**Task to complete**
Without skipping anything, write out each record below exactly.

[Rows from an object dataset]
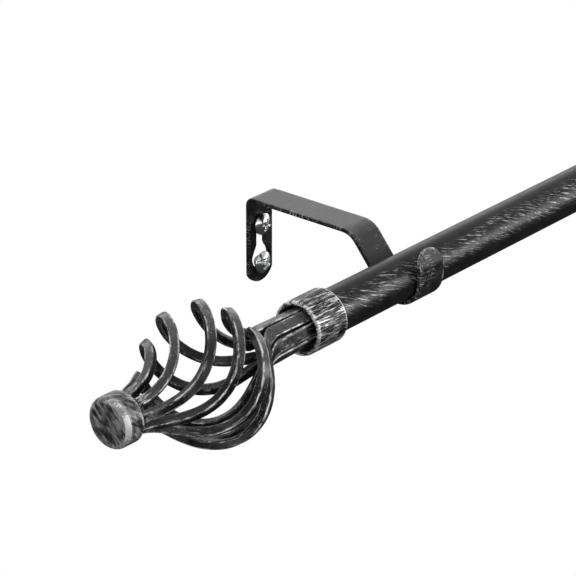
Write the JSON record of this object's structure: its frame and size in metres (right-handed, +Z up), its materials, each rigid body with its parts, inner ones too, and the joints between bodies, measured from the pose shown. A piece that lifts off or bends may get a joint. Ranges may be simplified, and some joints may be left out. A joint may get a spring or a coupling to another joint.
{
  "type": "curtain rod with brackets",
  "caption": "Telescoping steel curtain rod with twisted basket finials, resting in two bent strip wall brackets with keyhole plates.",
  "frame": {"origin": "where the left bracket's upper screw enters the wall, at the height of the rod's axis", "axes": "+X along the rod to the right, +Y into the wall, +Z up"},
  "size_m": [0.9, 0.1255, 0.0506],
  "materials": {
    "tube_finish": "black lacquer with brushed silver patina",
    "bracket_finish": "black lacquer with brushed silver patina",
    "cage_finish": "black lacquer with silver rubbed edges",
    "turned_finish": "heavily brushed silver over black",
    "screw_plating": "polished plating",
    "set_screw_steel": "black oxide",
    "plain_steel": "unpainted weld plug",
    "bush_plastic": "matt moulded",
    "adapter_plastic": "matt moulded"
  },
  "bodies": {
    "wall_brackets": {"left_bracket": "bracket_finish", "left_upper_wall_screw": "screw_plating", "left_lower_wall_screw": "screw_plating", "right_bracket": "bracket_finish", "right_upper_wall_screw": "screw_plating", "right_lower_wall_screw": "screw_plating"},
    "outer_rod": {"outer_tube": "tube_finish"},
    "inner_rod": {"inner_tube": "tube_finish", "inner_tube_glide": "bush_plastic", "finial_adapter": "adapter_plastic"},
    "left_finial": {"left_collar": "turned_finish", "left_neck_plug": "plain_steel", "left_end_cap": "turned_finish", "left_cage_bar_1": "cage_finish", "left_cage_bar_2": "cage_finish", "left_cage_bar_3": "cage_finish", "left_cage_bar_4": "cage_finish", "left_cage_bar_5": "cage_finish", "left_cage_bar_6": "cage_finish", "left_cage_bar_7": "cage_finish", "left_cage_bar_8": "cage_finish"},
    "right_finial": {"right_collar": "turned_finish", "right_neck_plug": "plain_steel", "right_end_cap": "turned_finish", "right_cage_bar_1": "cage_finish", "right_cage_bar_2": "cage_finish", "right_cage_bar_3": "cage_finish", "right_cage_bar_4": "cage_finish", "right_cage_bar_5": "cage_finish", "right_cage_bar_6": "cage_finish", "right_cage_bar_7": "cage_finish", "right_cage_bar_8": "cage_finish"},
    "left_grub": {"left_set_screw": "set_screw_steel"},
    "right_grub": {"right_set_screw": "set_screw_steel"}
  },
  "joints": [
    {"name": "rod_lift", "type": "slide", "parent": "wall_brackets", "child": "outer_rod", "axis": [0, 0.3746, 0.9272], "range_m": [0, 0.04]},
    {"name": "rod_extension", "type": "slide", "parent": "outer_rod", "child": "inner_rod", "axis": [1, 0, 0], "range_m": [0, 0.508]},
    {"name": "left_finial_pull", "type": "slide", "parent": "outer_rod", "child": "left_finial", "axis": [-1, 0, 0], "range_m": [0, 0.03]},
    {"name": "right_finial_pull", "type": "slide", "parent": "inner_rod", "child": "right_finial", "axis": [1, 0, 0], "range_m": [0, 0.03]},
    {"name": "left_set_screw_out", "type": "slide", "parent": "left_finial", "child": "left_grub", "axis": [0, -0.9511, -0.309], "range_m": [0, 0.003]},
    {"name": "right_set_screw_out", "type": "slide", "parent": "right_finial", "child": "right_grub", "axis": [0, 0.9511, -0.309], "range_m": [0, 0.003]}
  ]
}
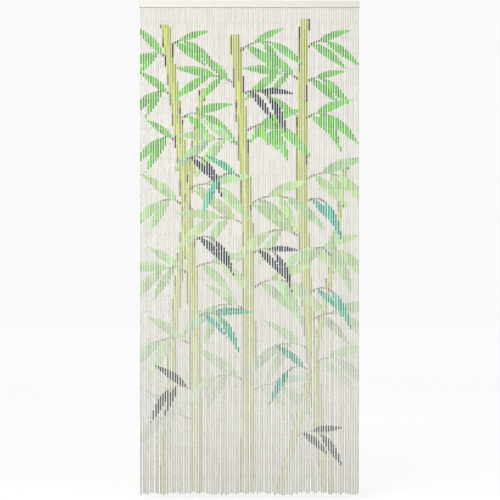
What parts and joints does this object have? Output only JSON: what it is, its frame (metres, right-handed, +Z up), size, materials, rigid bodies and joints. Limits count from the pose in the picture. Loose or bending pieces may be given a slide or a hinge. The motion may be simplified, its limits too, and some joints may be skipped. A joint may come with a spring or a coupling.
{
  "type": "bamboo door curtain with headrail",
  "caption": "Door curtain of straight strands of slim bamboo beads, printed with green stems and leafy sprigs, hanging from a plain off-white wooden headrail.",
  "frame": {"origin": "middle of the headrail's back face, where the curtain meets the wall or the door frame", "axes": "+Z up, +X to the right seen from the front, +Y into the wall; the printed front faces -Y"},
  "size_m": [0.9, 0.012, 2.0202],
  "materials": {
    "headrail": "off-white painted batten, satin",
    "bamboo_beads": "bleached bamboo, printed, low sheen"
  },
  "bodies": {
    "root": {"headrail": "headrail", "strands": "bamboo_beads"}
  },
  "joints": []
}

**Task response**
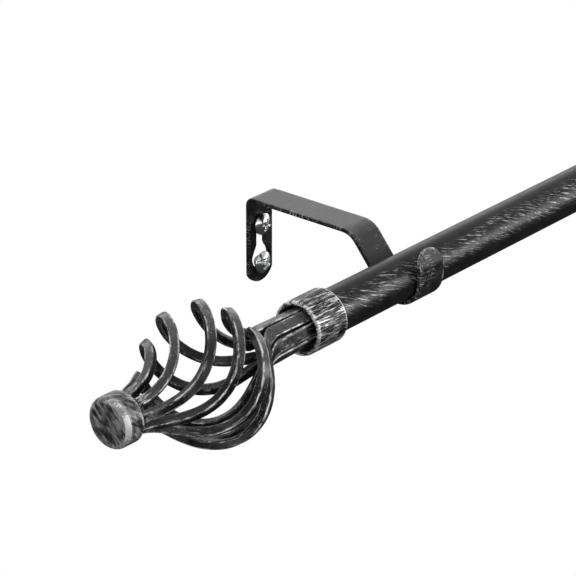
Write the JSON record of this object's structure: its frame and size in metres (right-handed, +Z up), its materials, each rigid body with its parts, inner ones too, and the joints between bodies, measured from the pose shown. A piece that lifts off or bends may get a joint. Ranges may be simplified, and some joints may be left out. A joint may get a spring or a coupling to another joint.
{
  "type": "curtain rod with brackets",
  "caption": "Telescoping steel curtain rod with twisted basket finials, resting in two bent strip wall brackets with keyhole plates.",
  "frame": {"origin": "where the left bracket's upper screw enters the wall, at the height of the rod's axis", "axes": "+X along the rod to the right, +Y into the wall, +Z up"},
  "size_m": [0.9, 0.1255, 0.0506],
  "materials": {
    "tube_finish": "black lacquer with brushed silver patina",
    "bracket_finish": "black lacquer with brushed silver patina",
    "cage_finish": "black lacquer with silver rubbed edges",
    "turned_finish": "heavily brushed silver over black",
    "screw_plating": "polished plating",
    "set_screw_steel": "black oxide",
    "plain_steel": "unpainted weld plug",
    "bush_plastic": "matt moulded",
    "adapter_plastic": "matt moulded"
  },
  "bodies": {
    "wall_brackets": {"left_bracket": "bracket_finish", "left_upper_wall_screw": "screw_plating", "left_lower_wall_screw": "screw_plating", "right_bracket": "bracket_finish", "right_upper_wall_screw": "screw_plating", "right_lower_wall_screw": "screw_plating"},
    "outer_rod": {"outer_tube": "tube_finish"},
    "inner_rod": {"inner_tube": "tube_finish", "inner_tube_glide": "bush_plastic", "finial_adapter": "adapter_plastic"},
    "left_finial": {"left_collar": "turned_finish", "left_neck_plug": "plain_steel", "left_end_cap": "turned_finish", "left_cage_bar_1": "cage_finish", "left_cage_bar_2": "cage_finish", "left_cage_bar_3": "cage_finish", "left_cage_bar_4": "cage_finish", "left_cage_bar_5": "cage_finish", "left_cage_bar_6": "cage_finish", "left_cage_bar_7": "cage_finish", "left_cage_bar_8": "cage_finish"},
    "right_finial": {"right_collar": "turned_finish", "right_neck_plug": "plain_steel", "right_end_cap": "turned_finish", "right_cage_bar_1": "cage_finish", "right_cage_bar_2": "cage_finish", "right_cage_bar_3": "cage_finish", "right_cage_bar_4": "cage_finish", "right_cage_bar_5": "cage_finish", "right_cage_bar_6": "cage_finish", "right_cage_bar_7": "cage_finish", "right_cage_bar_8": "cage_finish"},
    "left_grub": {"left_set_screw": "set_screw_steel"},
    "right_grub": {"right_set_screw": "set_screw_steel"}
  },
  "joints": [
    {"name": "rod_lift", "type": "slide", "parent": "wall_brackets", "child": "outer_rod", "axis": [0, 0.3746, 0.9272], "range_m": [0, 0.04]},
    {"name": "rod_extension", "type": "slide", "parent": "outer_rod", "child": "inner_rod", "axis": [1, 0, 0], "range_m": [0, 0.508]},
    {"name": "left_finial_pull", "type": "slide", "parent": "outer_rod", "child": "left_finial", "axis": [-1, 0, 0], "range_m": [0, 0.03]},
    {"name": "right_finial_pull", "type": "slide", "parent": "inner_rod", "child": "right_finial", "axis": [1, 0, 0], "range_m": [0, 0.03]},
    {"name": "left_set_screw_out", "type": "slide", "parent": "left_finial", "child": "left_grub", "axis": [0, -0.9511, -0.309], "range_m": [0, 0.003]},
    {"name": "right_set_screw_out", "type": "slide", "parent": "right_finial", "child": "right_grub", "axis": [0, 0.9511, -0.309], "range_m": [0, 0.003]}
  ]
}
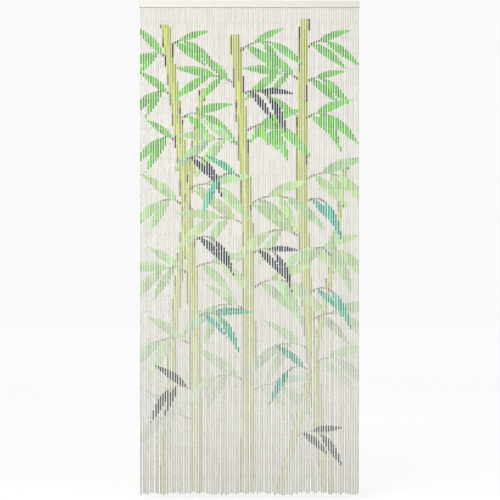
What parts and joints does this object have? Output only JSON: what it is, its frame (metres, right-handed, +Z up), size, materials, rigid bodies and joints. Limits count from the pose in the picture. Loose or bending pieces may be given a slide or a hinge. The motion may be simplified, its limits too, and some joints may be skipped. A joint may come with a spring or a coupling.
{
  "type": "bamboo door curtain with headrail",
  "caption": "Door curtain of straight strands of slim bamboo beads, printed with green stems and leafy sprigs, hanging from a plain off-white wooden headrail.",
  "frame": {"origin": "middle of the headrail's back face, where the curtain meets the wall or the door frame", "axes": "+Z up, +X to the right seen from the front, +Y into the wall; the printed front faces -Y"},
  "size_m": [0.9, 0.012, 2.0202],
  "materials": {
    "headrail": "off-white painted batten, satin",
    "bamboo_beads": "bleached bamboo, printed, low sheen"
  },
  "bodies": {
    "root": {"headrail": "headrail", "strands": "bamboo_beads"}
  },
  "joints": []
}